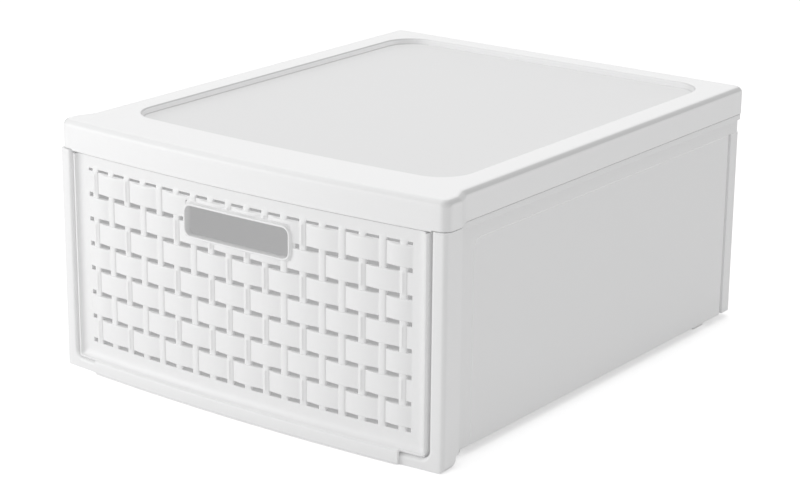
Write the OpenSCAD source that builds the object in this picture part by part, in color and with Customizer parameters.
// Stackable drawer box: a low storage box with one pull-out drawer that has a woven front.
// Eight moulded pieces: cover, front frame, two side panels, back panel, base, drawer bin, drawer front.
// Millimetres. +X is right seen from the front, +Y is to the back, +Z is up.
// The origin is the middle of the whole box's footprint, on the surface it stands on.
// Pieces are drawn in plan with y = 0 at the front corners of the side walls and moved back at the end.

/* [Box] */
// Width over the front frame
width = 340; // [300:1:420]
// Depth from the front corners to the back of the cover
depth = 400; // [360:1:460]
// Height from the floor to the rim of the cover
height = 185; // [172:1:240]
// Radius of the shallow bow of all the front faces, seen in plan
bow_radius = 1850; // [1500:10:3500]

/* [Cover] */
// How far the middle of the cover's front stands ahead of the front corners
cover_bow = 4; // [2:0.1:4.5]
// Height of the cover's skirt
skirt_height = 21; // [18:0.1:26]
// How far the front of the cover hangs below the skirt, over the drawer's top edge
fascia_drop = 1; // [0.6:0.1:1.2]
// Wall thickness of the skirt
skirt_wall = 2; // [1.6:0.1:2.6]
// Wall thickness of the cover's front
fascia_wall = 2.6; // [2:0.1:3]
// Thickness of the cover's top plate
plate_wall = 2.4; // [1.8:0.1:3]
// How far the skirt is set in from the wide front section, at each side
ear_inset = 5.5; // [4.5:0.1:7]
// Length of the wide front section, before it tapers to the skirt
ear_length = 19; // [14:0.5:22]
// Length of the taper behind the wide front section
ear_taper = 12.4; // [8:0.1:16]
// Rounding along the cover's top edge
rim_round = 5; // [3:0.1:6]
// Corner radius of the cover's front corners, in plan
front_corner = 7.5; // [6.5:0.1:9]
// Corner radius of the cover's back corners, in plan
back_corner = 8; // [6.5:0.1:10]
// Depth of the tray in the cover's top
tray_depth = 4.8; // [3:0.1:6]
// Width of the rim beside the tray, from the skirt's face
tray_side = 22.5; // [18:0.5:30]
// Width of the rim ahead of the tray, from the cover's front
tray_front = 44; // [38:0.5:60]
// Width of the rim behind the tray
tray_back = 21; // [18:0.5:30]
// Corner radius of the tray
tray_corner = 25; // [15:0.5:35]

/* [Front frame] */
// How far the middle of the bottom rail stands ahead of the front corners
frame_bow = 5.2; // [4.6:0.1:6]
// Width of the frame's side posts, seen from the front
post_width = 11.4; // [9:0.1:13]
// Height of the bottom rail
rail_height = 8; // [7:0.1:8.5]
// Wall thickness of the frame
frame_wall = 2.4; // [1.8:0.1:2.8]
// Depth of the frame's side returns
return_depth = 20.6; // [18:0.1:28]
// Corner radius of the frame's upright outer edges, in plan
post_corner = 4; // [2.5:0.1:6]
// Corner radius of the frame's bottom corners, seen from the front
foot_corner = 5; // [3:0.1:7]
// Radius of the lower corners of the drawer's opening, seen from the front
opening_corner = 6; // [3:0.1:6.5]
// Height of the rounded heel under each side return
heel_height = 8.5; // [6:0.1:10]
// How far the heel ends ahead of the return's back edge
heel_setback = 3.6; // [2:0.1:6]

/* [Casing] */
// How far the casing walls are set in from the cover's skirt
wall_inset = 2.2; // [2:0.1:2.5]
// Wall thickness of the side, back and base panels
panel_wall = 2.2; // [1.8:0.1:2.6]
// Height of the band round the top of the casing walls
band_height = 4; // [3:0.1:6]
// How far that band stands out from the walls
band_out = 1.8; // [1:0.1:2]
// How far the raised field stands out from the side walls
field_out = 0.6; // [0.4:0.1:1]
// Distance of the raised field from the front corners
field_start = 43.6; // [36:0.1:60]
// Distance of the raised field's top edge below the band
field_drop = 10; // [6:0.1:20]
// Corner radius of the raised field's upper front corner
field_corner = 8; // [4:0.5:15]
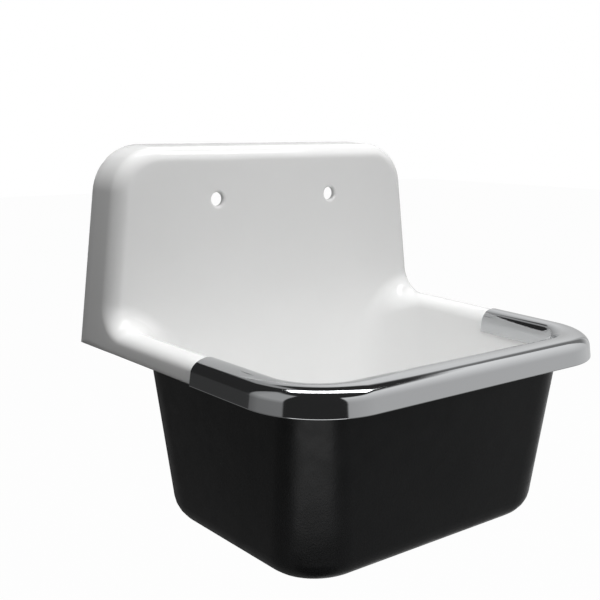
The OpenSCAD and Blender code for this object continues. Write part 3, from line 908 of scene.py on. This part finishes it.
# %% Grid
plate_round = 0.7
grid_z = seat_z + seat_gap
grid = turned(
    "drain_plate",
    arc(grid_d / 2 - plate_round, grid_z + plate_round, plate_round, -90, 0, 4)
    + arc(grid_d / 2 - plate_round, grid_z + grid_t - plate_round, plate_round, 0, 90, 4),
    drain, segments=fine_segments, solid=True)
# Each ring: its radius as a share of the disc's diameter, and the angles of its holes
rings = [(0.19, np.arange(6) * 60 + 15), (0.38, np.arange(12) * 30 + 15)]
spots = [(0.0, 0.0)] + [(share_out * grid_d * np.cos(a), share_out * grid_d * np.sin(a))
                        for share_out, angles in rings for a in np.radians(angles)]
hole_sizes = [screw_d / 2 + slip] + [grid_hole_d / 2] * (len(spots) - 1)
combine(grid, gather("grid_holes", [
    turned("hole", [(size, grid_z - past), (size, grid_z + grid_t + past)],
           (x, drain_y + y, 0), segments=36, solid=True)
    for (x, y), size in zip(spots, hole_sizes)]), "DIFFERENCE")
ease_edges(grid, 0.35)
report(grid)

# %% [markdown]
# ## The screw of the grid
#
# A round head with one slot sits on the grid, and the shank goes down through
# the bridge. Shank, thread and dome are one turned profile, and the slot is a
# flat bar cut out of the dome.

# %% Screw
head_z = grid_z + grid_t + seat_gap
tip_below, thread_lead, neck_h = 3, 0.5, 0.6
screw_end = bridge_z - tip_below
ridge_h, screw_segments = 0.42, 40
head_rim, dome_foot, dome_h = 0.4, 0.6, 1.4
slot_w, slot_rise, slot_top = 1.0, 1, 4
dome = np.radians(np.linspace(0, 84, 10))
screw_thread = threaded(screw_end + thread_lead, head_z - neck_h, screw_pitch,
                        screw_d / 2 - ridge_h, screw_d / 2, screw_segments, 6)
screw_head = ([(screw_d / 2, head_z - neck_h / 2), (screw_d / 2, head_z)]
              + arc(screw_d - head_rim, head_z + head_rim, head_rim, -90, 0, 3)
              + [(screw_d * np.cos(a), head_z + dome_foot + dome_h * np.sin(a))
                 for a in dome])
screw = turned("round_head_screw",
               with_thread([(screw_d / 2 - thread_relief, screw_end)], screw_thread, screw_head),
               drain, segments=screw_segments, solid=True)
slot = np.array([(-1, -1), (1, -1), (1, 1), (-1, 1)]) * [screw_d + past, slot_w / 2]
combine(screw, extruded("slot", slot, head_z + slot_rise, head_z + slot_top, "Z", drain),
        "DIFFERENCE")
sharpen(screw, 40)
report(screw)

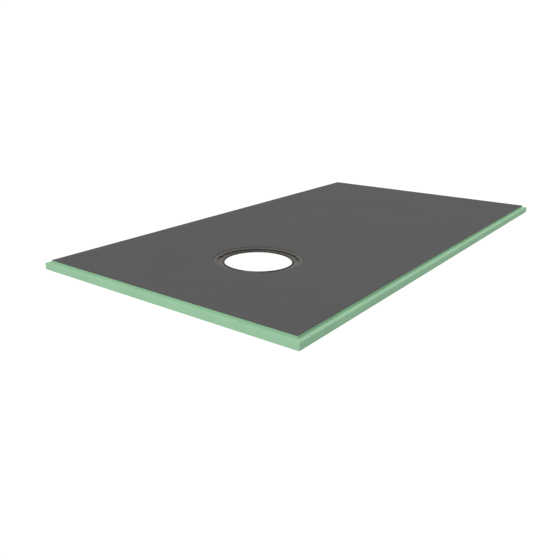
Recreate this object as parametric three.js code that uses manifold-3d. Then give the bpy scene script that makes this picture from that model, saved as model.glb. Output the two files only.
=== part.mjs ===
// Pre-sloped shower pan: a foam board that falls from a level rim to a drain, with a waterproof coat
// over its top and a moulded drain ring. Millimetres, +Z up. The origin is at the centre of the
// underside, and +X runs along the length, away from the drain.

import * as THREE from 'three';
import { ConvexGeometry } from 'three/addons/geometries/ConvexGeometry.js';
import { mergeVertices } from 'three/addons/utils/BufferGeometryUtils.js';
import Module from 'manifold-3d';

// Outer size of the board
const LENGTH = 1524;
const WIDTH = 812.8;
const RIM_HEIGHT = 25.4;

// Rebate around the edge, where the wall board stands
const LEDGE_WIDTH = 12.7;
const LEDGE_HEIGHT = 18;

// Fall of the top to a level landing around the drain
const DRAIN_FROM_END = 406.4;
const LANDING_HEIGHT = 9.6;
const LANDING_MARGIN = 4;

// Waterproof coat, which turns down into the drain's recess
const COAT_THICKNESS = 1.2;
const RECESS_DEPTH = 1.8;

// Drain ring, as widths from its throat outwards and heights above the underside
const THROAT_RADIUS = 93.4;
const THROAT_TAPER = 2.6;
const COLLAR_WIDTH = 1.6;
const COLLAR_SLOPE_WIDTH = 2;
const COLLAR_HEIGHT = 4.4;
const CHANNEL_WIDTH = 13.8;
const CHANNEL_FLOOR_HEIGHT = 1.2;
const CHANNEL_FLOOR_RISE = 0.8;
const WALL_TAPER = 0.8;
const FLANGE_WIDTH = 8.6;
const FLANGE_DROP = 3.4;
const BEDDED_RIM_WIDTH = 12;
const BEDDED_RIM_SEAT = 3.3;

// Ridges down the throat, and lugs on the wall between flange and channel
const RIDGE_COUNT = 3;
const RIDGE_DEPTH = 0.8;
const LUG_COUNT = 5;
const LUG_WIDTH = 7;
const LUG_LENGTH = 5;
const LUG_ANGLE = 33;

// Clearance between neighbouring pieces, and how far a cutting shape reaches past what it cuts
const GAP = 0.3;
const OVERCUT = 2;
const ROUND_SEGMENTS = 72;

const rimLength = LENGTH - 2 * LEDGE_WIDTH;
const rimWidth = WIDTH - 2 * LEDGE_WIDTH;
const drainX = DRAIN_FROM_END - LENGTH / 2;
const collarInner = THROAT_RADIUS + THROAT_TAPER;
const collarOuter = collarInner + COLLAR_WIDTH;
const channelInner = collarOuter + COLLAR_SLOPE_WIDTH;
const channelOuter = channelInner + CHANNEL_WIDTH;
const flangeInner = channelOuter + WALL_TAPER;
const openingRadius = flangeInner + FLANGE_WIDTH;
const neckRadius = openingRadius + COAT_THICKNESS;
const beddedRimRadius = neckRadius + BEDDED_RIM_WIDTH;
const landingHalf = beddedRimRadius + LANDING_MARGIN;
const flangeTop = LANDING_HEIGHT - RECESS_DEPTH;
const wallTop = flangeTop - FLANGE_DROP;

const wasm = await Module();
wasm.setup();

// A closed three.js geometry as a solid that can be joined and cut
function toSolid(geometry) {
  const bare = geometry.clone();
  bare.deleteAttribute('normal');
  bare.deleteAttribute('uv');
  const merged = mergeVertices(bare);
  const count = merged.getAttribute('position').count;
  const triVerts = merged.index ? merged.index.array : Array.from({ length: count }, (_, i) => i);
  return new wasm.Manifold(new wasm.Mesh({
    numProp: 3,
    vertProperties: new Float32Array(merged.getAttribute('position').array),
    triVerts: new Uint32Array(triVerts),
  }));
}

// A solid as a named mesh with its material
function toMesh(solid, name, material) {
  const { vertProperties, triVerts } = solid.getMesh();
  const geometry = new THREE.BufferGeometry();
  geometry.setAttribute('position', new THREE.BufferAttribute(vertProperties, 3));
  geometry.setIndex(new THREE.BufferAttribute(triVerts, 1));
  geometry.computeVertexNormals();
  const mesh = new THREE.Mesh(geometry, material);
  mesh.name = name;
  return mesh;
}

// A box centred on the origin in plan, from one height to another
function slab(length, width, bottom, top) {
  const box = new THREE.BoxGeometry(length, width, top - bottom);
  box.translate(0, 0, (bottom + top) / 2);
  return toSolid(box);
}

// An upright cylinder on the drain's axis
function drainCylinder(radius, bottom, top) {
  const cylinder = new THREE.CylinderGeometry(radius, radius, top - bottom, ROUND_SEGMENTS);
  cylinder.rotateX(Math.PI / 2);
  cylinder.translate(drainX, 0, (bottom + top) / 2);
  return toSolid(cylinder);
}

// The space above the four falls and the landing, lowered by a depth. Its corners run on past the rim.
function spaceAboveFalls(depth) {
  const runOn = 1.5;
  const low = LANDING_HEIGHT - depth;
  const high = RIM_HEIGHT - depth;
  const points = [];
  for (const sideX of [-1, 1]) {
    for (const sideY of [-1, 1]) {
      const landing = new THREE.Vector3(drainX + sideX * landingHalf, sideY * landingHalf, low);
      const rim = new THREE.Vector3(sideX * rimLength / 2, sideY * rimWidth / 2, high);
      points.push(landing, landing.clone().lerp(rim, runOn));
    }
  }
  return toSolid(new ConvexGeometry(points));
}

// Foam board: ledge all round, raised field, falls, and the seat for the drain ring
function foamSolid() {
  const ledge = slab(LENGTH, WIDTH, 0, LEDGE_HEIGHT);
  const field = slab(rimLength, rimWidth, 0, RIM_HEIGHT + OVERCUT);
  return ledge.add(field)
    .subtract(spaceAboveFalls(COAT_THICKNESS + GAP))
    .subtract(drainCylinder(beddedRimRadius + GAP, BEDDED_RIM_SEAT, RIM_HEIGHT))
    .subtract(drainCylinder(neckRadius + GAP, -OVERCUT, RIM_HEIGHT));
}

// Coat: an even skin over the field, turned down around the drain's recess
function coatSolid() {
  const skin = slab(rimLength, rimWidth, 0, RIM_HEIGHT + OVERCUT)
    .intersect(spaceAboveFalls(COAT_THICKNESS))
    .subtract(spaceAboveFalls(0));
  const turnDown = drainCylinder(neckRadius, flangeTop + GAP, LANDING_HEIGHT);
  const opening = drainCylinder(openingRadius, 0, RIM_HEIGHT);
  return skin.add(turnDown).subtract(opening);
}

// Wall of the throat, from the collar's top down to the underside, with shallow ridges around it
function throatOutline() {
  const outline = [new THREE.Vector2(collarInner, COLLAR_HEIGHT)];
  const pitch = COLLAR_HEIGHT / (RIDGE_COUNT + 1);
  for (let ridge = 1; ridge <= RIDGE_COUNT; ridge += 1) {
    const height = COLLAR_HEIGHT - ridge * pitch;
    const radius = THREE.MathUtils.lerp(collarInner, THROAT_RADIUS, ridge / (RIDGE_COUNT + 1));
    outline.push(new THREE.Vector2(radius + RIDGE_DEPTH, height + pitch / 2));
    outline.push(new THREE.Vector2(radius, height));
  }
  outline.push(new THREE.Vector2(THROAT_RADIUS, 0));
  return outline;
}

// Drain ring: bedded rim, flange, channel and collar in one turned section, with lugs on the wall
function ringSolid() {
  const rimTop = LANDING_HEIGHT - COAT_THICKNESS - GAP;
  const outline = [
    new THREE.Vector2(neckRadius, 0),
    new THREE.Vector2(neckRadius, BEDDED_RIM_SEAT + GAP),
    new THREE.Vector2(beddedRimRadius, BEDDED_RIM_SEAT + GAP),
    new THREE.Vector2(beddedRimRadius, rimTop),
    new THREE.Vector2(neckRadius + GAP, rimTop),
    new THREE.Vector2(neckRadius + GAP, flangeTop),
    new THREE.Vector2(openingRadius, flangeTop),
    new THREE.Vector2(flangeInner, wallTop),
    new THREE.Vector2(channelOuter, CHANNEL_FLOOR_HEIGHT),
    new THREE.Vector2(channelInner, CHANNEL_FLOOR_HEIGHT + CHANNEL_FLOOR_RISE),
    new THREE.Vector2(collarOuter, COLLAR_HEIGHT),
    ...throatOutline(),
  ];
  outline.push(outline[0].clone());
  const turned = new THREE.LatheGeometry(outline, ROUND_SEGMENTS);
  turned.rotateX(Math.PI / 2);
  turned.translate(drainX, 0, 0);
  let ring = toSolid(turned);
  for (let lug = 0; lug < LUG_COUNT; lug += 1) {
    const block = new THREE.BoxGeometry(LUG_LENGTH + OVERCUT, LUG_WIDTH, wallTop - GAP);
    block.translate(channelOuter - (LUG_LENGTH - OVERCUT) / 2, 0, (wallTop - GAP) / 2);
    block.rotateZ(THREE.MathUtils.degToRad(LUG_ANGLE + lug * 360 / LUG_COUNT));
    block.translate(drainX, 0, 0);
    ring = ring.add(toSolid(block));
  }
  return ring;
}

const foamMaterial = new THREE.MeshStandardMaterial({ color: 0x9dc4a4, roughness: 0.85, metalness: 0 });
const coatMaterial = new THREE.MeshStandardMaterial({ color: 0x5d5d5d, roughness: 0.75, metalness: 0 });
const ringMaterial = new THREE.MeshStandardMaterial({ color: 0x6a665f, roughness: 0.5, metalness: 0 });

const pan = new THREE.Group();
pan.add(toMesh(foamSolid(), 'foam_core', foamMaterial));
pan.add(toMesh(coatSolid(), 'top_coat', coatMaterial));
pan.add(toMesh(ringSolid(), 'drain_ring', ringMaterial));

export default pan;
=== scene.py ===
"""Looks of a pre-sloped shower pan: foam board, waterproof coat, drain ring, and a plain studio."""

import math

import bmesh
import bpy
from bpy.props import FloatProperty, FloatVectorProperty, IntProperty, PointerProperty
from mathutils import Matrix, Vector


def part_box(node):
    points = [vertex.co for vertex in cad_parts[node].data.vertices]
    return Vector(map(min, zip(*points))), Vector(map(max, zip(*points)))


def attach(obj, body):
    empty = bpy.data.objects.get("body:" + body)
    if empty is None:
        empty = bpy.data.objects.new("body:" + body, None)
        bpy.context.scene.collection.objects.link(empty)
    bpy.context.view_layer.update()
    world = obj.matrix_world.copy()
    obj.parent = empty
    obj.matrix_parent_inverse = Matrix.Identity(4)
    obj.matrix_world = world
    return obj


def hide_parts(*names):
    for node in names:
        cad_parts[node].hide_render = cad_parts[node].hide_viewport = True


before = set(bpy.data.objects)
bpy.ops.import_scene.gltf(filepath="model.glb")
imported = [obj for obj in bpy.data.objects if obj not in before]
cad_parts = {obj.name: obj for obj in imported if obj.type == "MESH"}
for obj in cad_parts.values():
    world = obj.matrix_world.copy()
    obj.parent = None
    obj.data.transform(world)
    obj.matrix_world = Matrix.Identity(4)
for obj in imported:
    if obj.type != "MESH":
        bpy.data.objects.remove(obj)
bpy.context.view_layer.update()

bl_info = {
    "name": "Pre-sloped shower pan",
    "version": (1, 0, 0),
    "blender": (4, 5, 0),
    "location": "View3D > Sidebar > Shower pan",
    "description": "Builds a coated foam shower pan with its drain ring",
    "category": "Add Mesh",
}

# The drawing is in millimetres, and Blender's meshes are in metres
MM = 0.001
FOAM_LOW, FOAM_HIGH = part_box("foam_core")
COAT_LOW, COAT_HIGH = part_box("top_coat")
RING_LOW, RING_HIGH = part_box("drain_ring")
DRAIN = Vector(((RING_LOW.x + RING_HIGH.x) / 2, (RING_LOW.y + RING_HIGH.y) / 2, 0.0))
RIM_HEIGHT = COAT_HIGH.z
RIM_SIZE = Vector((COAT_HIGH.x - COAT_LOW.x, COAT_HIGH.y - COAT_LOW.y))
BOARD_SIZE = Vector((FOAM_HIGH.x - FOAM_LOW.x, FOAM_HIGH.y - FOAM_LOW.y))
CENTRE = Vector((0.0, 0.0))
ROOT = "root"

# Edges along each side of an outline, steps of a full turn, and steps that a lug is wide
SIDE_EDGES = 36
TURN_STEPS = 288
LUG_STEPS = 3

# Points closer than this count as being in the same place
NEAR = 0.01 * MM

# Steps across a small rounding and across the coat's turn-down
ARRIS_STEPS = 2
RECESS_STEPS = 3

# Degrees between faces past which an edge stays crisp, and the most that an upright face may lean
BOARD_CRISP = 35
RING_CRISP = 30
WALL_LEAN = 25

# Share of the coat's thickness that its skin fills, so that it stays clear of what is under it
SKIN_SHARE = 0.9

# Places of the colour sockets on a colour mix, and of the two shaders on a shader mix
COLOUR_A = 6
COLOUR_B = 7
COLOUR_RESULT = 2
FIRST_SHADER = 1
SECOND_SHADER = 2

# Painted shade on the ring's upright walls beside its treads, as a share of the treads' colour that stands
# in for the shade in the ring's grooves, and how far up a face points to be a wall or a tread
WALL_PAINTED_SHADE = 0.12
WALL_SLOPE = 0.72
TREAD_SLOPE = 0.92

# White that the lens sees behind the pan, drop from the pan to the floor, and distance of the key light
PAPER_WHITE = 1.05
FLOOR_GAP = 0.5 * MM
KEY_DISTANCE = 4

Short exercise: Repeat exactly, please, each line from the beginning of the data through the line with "bow_radius = 1850; // [1500:10:3500]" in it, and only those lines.

Task result:
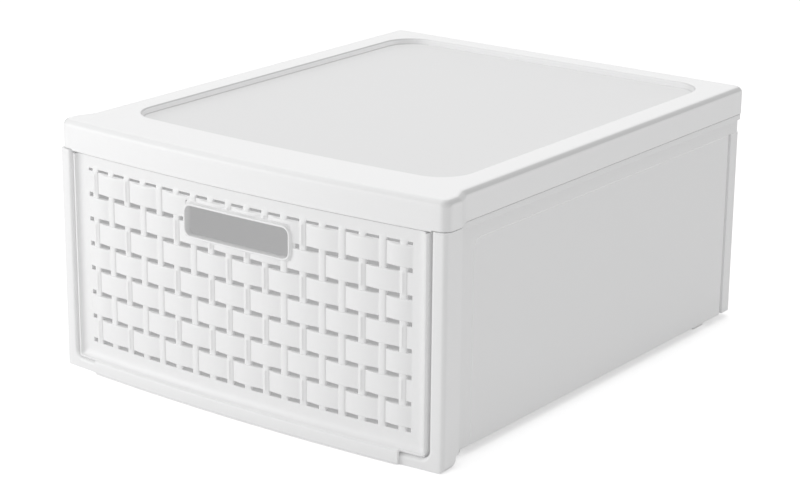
Write the OpenSCAD source that builds the object in this picture part by part, in color and with Customizer parameters.
// Stackable drawer box: a low storage box with one pull-out drawer that has a woven front.
// Eight moulded pieces: cover, front frame, two side panels, back panel, base, drawer bin, drawer front.
// Millimetres. +X is right seen from the front, +Y is to the back, +Z is up.
// The origin is the middle of the whole box's footprint, on the surface it stands on.
// Pieces are drawn in plan with y = 0 at the front corners of the side walls and moved back at the end.

/* [Box] */
// Width over the front frame
width = 340; // [300:1:420]
// Depth from the front corners to the back of the cover
depth = 400; // [360:1:460]
// Height from the floor to the rim of the cover
height = 185; // [172:1:240]
// Radius of the shallow bow of all the front faces, seen in plan
bow_radius = 1850; // [1500:10:3500]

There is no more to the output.